**What needs to be done**
Give the lines of the material verbatim, from the first line to the line with "return value * value * (3 - 2 * value)", including both.
[Begin Information supplied]
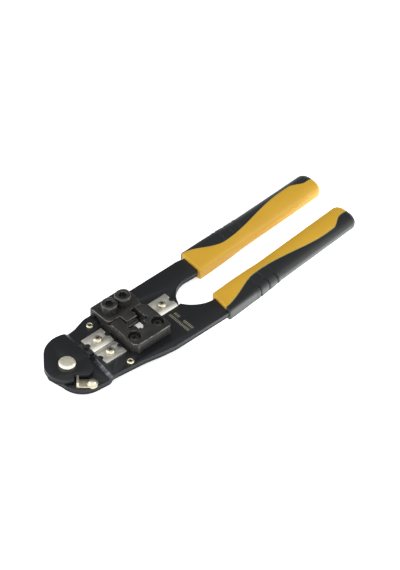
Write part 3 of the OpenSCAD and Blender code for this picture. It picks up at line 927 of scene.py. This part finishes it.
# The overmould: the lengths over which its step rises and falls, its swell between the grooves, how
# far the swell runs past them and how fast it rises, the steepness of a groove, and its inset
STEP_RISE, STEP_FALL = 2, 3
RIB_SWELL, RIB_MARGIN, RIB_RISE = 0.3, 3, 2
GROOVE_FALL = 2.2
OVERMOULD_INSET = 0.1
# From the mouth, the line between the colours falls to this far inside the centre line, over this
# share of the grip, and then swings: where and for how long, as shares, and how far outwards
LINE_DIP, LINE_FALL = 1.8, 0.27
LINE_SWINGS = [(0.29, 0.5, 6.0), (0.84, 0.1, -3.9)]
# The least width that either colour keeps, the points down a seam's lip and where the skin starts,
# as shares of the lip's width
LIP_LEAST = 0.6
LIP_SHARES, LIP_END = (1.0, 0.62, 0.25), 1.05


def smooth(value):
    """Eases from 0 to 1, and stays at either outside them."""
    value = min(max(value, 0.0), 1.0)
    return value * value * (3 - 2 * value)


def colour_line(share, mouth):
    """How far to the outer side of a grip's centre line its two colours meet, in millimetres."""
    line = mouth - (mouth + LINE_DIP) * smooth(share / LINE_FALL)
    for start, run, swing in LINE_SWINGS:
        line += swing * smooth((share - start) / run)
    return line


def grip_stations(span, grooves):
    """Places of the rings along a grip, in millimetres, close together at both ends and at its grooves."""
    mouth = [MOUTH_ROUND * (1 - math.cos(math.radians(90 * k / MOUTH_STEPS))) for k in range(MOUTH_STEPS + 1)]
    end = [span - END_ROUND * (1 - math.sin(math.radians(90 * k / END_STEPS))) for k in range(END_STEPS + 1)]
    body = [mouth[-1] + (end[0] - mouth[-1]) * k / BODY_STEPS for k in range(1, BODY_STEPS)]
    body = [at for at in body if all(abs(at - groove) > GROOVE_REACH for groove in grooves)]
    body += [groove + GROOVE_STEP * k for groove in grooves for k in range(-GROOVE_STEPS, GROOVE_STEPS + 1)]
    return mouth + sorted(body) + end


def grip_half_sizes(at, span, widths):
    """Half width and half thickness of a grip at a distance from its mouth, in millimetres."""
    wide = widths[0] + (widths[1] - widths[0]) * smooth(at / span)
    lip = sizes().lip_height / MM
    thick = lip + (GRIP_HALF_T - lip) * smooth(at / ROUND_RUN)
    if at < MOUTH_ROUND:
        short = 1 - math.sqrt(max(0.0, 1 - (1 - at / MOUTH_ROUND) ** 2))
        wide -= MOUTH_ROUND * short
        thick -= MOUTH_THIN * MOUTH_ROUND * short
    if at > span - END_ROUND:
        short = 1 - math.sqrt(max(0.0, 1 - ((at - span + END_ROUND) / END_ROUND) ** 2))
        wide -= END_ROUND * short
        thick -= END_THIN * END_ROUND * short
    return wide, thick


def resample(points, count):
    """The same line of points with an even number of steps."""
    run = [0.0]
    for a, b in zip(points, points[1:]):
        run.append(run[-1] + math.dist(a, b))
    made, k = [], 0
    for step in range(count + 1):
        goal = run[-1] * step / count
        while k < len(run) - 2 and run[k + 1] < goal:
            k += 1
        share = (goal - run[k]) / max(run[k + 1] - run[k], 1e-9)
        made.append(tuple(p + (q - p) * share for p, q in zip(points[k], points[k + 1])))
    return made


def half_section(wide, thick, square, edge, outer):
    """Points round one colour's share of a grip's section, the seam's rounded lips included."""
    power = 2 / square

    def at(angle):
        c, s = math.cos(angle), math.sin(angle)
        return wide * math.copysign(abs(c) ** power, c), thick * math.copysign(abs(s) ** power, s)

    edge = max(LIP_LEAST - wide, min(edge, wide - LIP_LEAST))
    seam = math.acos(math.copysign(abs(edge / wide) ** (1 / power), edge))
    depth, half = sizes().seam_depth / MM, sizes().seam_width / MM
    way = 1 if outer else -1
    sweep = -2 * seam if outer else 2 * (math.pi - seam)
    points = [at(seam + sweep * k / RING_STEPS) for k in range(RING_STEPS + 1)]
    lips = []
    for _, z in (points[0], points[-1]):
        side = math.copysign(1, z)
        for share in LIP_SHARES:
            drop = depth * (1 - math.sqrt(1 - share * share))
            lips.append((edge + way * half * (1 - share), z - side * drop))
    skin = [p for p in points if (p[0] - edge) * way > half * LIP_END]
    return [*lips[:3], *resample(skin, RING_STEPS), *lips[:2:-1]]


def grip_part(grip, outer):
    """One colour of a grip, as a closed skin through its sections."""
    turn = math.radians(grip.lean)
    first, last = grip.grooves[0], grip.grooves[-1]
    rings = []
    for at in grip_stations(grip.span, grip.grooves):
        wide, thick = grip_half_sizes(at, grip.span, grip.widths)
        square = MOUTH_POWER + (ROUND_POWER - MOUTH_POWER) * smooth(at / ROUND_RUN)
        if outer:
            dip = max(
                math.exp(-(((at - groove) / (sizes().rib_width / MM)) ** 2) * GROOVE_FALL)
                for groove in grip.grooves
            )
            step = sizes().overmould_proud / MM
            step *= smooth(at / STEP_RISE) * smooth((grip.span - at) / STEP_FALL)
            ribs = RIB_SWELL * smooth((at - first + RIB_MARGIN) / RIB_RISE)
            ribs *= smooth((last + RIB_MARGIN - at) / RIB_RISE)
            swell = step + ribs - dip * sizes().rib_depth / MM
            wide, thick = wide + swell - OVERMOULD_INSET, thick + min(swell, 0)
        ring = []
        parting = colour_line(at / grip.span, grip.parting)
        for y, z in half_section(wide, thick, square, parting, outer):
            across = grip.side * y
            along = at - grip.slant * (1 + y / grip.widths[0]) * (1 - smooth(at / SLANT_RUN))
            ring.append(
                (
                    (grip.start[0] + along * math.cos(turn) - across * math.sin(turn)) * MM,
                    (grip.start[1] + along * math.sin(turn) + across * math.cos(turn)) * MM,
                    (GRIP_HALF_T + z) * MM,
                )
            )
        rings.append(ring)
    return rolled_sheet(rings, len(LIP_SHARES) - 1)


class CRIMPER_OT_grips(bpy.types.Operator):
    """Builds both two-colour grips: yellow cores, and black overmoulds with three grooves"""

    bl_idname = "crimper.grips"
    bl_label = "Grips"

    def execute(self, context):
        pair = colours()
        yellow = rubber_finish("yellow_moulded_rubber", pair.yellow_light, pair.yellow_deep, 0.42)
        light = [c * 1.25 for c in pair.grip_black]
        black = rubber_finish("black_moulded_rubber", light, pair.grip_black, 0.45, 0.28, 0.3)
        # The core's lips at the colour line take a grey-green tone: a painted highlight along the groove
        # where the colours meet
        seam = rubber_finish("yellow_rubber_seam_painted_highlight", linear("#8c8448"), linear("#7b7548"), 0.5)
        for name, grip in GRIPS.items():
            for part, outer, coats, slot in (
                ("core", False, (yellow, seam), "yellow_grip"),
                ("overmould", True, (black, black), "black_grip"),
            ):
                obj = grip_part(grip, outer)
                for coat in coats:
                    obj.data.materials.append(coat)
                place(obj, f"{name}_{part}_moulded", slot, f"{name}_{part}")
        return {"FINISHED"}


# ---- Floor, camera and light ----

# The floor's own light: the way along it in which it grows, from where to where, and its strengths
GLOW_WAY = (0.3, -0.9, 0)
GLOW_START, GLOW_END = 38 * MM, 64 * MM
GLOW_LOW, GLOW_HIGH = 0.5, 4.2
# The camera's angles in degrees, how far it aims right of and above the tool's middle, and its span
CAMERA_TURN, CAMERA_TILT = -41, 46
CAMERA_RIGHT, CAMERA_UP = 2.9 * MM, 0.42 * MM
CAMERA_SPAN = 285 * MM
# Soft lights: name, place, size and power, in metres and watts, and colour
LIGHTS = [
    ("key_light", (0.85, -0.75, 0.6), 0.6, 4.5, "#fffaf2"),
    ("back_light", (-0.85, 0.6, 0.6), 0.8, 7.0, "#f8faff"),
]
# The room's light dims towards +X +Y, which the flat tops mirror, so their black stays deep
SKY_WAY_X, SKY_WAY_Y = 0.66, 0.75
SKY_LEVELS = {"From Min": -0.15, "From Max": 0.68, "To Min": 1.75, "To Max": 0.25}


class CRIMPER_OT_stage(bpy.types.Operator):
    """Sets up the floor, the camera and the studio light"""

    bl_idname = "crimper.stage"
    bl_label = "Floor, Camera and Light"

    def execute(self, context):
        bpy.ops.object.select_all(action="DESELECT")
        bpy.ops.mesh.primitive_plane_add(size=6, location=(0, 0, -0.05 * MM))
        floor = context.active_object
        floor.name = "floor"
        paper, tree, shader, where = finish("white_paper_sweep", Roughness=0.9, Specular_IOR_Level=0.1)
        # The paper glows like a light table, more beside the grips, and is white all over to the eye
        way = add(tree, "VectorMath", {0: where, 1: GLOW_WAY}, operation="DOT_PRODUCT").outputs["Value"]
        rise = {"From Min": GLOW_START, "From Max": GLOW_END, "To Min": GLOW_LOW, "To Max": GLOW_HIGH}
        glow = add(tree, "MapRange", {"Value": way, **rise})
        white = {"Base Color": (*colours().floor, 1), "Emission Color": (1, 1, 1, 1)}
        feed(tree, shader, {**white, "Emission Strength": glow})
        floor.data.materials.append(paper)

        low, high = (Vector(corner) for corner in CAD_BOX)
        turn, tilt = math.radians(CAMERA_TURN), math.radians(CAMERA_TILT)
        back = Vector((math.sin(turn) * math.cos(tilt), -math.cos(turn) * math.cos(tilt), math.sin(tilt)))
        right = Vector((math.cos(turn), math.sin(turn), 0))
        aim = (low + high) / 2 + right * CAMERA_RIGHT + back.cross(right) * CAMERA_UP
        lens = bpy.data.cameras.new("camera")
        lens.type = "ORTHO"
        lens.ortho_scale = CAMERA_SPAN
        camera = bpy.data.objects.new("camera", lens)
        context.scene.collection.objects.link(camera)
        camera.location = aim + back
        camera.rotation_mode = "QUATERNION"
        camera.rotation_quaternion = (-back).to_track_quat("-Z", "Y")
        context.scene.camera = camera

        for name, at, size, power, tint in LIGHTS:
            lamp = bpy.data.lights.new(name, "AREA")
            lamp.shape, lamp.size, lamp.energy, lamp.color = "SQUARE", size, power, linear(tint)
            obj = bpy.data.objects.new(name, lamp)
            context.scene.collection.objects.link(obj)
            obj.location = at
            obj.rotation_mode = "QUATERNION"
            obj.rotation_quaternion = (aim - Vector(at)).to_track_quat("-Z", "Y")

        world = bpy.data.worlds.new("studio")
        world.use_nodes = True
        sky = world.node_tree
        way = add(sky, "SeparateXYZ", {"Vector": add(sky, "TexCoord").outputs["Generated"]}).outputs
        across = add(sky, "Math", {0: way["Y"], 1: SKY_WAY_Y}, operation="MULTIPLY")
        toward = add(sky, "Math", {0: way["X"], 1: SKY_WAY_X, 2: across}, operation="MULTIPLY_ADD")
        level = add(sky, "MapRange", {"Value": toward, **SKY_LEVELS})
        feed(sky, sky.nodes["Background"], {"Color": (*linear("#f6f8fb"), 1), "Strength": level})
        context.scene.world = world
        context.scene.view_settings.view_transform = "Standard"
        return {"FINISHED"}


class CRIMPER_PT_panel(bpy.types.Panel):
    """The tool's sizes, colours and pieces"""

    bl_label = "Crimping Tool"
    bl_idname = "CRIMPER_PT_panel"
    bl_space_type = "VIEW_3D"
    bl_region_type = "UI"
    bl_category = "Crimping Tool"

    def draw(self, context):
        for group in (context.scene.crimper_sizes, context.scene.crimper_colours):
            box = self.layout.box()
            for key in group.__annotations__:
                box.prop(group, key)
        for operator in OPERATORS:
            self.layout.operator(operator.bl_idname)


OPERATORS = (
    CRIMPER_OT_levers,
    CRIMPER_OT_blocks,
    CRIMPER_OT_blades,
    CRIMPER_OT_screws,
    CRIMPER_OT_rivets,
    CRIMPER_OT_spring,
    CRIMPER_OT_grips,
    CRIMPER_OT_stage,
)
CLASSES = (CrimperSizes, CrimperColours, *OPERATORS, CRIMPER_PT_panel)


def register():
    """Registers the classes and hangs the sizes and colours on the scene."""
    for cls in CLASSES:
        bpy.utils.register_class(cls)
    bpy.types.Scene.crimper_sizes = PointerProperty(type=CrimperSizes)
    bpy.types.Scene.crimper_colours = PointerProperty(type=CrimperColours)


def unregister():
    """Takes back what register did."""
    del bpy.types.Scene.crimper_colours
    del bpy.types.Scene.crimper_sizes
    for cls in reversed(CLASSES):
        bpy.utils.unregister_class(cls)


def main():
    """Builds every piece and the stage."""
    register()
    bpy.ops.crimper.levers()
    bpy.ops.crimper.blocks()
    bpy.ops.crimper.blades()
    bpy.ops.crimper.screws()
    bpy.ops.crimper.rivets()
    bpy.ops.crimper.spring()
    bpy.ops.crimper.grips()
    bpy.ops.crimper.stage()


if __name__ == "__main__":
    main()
[End Information supplied]
**Response**
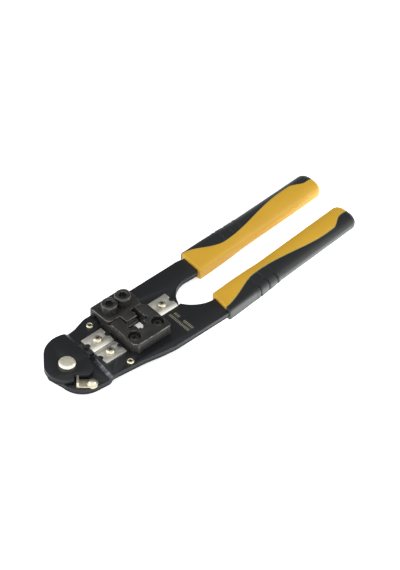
Write part 3 of the OpenSCAD and Blender code for this picture. It picks up at line 927 of scene.py. This part finishes it.
# The overmould: the lengths over which its step rises and falls, its swell between the grooves, how
# far the swell runs past them and how fast it rises, the steepness of a groove, and its inset
STEP_RISE, STEP_FALL = 2, 3
RIB_SWELL, RIB_MARGIN, RIB_RISE = 0.3, 3, 2
GROOVE_FALL = 2.2
OVERMOULD_INSET = 0.1
# From the mouth, the line between the colours falls to this far inside the centre line, over this
# share of the grip, and then swings: where and for how long, as shares, and how far outwards
LINE_DIP, LINE_FALL = 1.8, 0.27
LINE_SWINGS = [(0.29, 0.5, 6.0), (0.84, 0.1, -3.9)]
# The least width that either colour keeps, the points down a seam's lip and where the skin starts,
# as shares of the lip's width
LIP_LEAST = 0.6
LIP_SHARES, LIP_END = (1.0, 0.62, 0.25), 1.05


def smooth(value):
    """Eases from 0 to 1, and stays at either outside them."""
    value = min(max(value, 0.0), 1.0)
    return value * value * (3 - 2 * value)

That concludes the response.